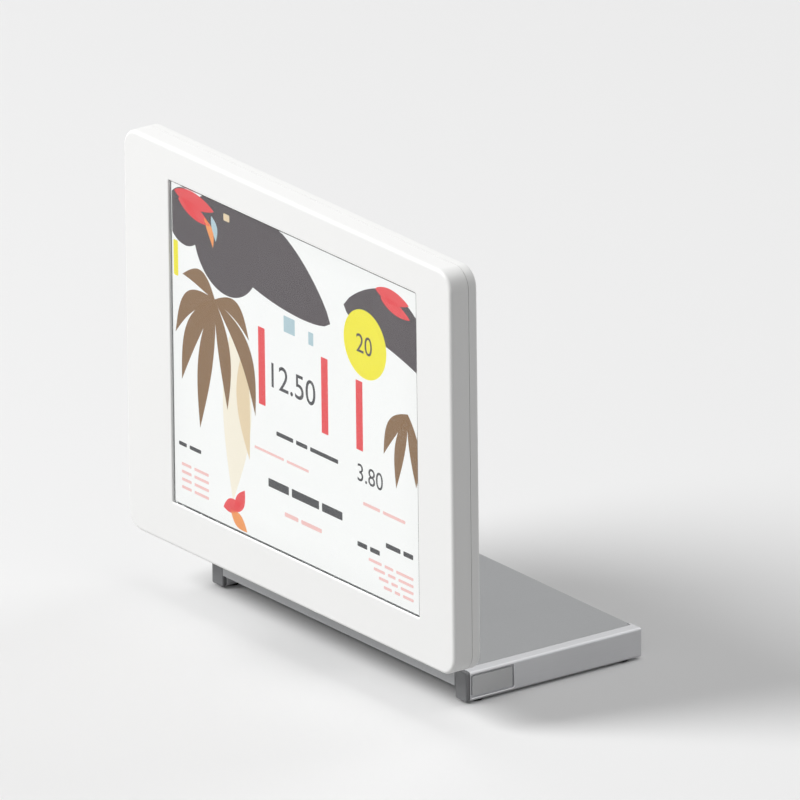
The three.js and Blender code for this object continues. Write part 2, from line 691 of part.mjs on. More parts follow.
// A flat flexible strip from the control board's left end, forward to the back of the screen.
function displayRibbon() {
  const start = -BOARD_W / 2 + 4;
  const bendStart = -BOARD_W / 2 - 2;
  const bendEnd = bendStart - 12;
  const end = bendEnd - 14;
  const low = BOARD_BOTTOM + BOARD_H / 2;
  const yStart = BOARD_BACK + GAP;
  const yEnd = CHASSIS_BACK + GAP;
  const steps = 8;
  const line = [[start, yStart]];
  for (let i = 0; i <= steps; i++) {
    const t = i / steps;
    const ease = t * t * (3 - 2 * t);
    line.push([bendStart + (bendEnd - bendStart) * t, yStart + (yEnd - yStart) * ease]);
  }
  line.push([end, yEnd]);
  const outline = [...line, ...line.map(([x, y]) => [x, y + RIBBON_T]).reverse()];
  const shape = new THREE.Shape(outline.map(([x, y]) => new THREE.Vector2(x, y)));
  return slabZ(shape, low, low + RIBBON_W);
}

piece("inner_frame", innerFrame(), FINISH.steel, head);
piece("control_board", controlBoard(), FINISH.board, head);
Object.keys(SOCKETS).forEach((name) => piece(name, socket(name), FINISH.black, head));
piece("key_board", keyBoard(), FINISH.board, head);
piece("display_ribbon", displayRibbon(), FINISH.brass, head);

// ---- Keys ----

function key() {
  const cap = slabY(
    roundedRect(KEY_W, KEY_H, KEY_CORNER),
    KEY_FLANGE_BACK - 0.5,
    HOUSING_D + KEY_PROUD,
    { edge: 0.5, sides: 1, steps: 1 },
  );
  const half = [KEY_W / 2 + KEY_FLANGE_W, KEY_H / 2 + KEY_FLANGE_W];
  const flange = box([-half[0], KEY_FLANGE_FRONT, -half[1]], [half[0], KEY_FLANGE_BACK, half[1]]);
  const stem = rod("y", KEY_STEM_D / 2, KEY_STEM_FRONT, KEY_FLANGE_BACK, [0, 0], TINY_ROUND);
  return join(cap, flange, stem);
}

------

Given request - List each line in the listing that contains the string "from".

Response to the task -
The three.js and Blender code for this object continues. Write part 2, from line 691 of part.mjs on. More parts follow.
// A flat flexible strip from the control board's left end, forward to the back of the screen.